Collected data entries:
__________________________________________________
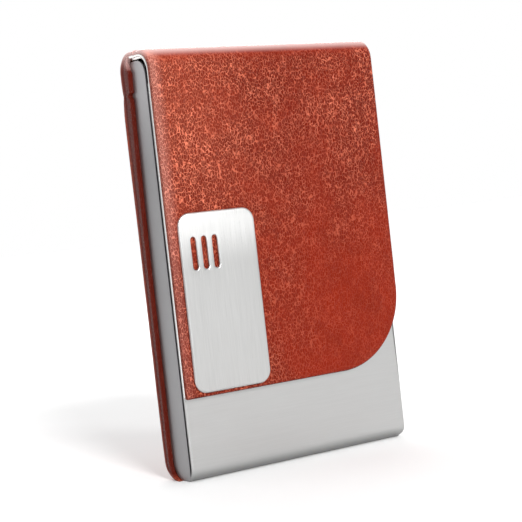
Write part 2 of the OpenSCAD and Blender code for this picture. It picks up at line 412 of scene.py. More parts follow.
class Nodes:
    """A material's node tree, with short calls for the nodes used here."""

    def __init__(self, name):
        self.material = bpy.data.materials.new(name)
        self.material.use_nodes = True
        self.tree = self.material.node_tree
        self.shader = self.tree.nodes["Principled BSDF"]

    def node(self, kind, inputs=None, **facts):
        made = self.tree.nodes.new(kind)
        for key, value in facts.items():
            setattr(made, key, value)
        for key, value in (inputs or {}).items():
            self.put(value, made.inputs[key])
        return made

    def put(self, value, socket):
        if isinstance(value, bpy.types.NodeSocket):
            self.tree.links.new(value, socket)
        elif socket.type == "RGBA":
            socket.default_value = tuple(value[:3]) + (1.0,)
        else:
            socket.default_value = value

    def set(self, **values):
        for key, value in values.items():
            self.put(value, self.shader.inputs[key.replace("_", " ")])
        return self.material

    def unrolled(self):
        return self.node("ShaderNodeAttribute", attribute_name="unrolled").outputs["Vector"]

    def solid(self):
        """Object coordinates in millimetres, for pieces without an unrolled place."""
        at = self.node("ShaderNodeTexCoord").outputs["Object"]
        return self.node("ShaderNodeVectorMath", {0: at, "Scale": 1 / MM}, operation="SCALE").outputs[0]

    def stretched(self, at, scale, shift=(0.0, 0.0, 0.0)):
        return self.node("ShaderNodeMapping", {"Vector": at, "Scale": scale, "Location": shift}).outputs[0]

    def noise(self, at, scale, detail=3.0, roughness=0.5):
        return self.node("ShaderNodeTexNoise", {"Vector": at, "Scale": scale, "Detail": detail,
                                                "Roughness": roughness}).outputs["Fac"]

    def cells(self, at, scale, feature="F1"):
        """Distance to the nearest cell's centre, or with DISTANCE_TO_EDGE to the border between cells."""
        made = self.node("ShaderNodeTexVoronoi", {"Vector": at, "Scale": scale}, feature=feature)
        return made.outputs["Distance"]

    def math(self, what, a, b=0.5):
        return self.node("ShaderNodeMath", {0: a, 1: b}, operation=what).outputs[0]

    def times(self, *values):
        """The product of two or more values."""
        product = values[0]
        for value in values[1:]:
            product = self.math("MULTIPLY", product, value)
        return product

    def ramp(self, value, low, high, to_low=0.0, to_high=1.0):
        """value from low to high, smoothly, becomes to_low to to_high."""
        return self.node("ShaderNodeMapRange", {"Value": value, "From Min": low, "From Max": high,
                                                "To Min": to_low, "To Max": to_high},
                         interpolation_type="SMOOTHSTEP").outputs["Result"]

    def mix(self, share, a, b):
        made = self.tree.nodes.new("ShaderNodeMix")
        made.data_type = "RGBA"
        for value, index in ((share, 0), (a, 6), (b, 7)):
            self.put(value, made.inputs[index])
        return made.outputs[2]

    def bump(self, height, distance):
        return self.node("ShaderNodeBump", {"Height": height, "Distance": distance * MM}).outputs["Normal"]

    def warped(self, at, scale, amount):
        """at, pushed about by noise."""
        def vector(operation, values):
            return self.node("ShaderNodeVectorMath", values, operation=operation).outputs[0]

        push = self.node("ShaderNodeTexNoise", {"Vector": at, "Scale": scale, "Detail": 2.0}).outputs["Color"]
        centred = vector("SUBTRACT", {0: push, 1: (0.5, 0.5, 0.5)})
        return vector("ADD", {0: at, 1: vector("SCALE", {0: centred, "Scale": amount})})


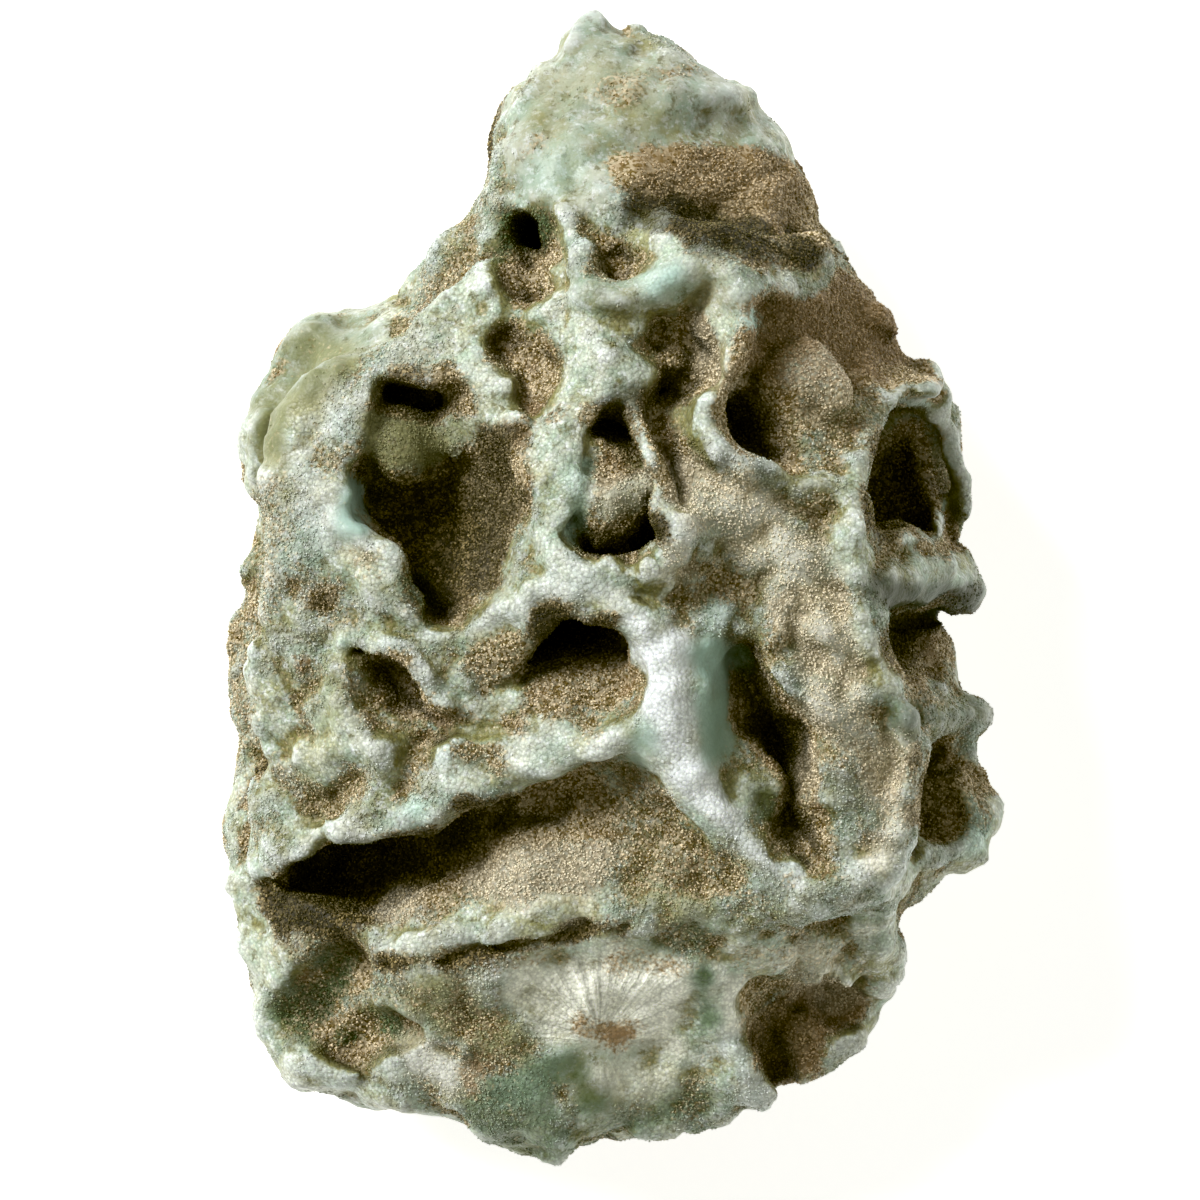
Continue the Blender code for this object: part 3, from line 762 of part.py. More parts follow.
__________________________________________________
WHAT THE TASK ASKS.
Repeat, exactly and only, the lines from the beginning of the material through the line that contains "node tree, with".

ANSWER.
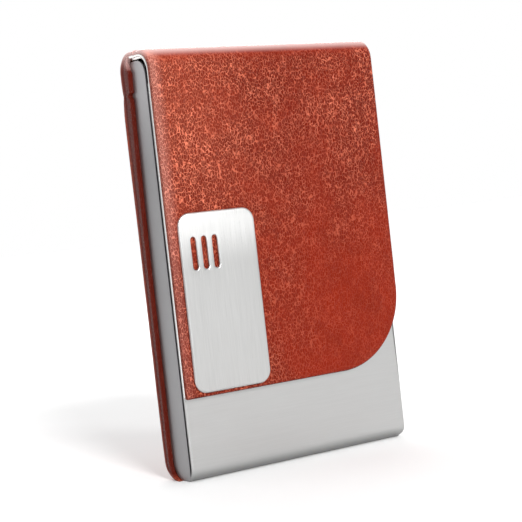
Write part 2 of the OpenSCAD and Blender code for this picture. It picks up at line 412 of scene.py. More parts follow.
class Nodes:
    """A material's node tree, with short calls for the nodes used here."""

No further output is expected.